> [Goal]: Your answer should be one number: the count of lines in these entries that hold the word "this".

> [Records to use]:
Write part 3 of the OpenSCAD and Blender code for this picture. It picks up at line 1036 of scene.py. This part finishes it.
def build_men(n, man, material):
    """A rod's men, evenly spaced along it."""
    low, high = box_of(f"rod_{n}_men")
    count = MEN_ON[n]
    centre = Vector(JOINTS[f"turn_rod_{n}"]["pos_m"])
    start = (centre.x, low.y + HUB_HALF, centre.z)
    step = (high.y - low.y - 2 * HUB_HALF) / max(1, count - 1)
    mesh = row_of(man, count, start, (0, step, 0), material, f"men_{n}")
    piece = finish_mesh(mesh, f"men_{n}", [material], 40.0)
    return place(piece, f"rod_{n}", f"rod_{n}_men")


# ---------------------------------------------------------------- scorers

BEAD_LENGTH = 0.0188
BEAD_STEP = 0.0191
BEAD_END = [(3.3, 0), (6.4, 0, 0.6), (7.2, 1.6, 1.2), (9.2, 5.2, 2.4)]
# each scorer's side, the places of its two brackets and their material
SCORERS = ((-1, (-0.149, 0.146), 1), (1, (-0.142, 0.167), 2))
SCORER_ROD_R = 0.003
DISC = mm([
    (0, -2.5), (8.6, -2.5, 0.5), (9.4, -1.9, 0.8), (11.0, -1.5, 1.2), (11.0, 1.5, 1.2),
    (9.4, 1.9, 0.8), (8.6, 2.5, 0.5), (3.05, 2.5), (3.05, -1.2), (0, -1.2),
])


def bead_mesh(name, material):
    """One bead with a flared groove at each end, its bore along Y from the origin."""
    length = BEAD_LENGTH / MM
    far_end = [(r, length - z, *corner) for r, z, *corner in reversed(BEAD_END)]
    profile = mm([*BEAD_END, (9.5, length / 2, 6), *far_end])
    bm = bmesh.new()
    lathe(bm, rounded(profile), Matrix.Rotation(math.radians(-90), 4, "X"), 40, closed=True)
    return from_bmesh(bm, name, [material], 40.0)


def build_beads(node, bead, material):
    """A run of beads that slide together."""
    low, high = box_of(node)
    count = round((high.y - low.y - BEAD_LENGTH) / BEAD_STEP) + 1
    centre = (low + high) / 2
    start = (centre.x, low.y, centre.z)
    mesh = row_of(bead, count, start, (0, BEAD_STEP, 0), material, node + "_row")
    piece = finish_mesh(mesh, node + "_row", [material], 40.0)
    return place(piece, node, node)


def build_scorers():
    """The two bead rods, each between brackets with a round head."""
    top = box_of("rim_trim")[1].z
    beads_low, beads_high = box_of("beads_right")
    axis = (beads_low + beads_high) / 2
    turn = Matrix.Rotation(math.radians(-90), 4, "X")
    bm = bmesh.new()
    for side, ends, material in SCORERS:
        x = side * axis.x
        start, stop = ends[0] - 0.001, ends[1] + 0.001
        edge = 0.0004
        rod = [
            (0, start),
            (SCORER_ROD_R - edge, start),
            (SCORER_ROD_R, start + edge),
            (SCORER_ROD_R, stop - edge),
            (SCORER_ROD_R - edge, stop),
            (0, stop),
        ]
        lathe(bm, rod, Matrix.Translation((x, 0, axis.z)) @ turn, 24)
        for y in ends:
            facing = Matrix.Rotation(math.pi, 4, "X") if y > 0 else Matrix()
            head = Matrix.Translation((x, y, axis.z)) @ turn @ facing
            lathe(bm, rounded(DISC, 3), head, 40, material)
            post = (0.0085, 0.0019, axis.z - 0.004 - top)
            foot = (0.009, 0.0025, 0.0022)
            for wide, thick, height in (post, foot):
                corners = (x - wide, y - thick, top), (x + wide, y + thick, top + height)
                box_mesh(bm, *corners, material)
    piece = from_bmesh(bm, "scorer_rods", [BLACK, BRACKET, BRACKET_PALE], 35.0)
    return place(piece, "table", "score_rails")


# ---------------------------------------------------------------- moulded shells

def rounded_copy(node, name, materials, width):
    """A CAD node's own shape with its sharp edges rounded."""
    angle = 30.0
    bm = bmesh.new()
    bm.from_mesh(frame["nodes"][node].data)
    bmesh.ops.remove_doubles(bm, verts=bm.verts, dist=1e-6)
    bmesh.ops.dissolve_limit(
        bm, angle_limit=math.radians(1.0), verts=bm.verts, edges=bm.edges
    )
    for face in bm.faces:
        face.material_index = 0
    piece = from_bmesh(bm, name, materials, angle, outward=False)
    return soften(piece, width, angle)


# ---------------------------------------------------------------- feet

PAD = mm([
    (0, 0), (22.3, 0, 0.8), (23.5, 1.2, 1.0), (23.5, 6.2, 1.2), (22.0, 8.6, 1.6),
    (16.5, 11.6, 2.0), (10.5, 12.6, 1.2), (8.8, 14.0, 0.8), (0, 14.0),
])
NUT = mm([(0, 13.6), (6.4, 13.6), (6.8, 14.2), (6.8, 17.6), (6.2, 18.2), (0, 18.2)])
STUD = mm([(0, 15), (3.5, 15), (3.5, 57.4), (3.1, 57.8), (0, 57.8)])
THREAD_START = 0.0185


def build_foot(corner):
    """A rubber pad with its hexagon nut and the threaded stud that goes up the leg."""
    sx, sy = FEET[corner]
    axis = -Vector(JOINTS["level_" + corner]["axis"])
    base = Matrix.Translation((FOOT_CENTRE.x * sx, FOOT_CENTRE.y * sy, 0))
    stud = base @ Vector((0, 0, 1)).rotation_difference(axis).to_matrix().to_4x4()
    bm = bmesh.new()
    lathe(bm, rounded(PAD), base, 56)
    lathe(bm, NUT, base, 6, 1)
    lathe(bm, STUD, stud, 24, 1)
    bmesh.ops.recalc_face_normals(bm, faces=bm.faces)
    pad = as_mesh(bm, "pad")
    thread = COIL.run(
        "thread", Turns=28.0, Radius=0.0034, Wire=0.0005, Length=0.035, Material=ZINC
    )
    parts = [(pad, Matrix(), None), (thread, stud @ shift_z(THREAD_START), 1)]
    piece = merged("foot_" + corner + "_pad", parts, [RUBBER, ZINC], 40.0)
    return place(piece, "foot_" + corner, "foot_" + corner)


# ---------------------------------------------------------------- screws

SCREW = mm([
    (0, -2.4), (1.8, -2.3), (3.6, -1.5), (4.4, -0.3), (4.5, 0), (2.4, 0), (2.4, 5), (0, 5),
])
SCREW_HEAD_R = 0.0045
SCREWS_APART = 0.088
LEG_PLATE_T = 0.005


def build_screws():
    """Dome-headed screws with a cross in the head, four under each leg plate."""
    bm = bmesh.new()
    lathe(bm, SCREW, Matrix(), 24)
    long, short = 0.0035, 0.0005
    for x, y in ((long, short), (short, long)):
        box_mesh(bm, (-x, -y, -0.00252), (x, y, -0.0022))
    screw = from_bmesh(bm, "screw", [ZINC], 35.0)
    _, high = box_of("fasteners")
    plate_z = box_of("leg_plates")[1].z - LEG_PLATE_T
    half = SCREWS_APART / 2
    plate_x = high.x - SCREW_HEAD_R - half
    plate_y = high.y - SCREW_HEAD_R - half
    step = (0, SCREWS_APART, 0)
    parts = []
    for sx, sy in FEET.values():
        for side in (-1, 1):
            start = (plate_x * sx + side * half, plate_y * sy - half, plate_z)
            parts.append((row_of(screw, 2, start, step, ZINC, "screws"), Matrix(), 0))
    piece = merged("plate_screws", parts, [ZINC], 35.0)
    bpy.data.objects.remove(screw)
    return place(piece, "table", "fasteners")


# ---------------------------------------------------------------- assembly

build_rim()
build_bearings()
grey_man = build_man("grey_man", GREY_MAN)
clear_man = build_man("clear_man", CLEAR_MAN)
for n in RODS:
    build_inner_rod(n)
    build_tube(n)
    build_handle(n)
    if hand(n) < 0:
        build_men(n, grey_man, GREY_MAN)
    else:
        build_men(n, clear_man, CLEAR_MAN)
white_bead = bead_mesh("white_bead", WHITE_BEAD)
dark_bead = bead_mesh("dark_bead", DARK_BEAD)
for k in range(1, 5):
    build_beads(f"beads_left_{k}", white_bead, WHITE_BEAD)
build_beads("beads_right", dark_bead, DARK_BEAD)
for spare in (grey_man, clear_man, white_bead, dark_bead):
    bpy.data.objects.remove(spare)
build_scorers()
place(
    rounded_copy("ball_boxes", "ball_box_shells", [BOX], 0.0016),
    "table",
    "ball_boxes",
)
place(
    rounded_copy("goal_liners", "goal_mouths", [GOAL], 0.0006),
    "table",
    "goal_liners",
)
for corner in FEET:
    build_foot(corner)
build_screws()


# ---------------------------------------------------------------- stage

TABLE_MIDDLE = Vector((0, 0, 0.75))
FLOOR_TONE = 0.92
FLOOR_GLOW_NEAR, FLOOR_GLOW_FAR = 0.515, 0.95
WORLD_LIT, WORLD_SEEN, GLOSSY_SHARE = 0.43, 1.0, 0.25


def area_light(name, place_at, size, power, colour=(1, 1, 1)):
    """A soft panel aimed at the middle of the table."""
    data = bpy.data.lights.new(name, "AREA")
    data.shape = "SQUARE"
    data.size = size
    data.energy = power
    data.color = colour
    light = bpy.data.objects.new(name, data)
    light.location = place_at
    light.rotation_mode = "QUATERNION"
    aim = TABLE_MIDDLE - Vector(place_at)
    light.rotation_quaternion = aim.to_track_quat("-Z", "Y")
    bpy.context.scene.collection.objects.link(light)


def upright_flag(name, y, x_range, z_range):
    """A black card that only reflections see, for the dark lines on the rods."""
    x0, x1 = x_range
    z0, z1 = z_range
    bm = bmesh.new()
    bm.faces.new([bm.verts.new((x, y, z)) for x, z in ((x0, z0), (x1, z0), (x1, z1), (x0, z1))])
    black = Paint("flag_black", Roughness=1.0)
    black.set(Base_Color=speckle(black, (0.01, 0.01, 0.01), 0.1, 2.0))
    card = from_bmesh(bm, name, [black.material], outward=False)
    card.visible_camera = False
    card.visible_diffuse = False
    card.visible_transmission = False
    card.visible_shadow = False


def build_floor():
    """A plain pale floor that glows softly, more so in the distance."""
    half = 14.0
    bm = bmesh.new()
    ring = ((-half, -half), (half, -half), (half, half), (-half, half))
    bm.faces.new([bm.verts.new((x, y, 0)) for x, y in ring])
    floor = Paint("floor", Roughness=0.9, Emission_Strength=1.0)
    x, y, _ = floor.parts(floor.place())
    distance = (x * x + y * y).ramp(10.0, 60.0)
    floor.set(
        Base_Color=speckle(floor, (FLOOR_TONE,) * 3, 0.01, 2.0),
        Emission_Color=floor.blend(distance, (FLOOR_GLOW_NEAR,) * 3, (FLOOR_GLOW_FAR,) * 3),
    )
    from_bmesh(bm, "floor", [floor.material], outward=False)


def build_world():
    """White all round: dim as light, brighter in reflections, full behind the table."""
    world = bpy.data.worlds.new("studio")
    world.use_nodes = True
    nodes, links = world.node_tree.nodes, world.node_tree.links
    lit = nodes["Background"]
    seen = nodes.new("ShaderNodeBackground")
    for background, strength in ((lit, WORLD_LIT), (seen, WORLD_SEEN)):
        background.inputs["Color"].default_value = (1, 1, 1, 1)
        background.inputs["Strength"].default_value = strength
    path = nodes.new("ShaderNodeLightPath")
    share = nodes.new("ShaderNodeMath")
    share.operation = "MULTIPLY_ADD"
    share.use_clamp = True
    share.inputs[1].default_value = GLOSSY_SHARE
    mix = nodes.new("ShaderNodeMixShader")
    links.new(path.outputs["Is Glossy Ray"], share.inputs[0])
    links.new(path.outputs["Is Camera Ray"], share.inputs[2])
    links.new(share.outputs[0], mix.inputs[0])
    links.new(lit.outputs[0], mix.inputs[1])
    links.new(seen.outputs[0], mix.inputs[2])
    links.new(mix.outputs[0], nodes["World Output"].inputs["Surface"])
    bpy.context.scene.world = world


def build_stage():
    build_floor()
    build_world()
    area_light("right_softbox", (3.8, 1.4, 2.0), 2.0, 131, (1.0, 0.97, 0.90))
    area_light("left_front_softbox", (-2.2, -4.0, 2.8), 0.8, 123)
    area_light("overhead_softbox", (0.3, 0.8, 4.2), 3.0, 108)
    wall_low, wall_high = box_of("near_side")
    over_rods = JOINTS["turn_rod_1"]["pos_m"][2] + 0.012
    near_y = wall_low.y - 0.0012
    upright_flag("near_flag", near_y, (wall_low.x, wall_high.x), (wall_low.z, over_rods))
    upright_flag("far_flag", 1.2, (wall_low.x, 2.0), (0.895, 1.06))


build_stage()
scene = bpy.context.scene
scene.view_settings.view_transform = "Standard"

==

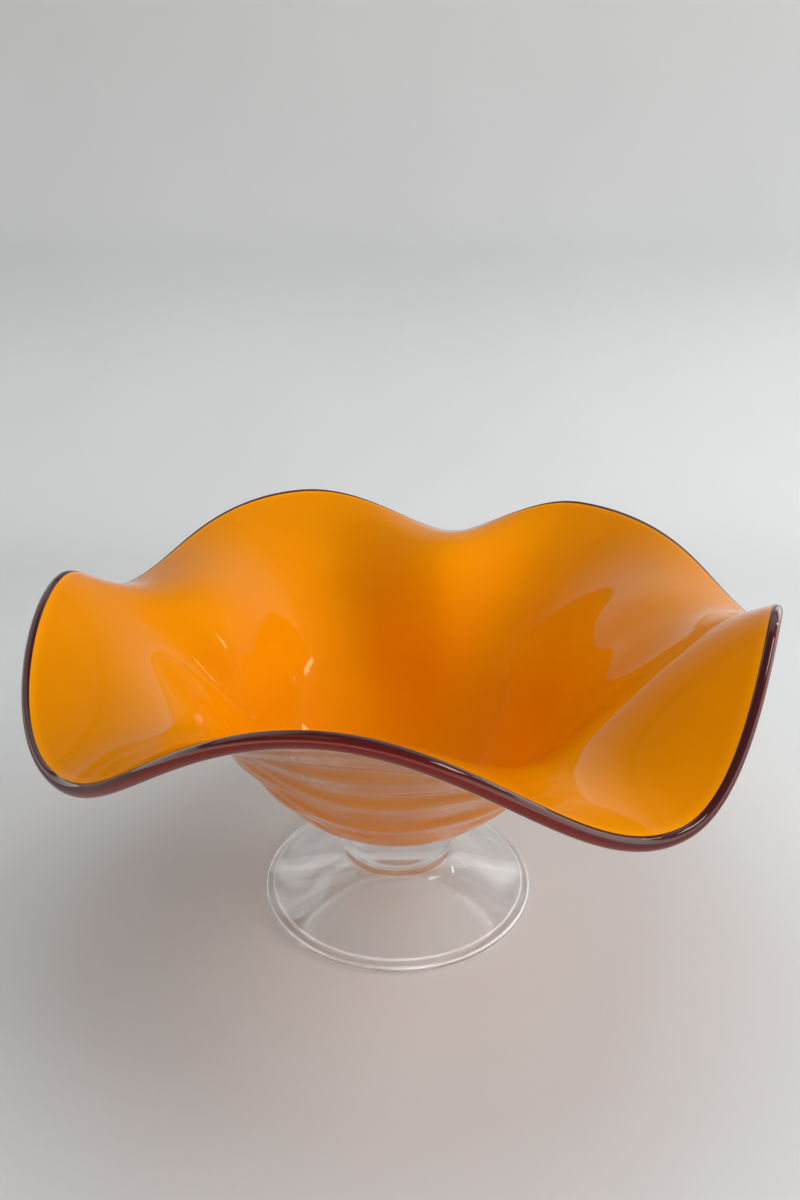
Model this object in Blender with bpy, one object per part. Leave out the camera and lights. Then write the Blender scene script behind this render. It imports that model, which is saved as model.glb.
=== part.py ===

> [Finished exercise]: 2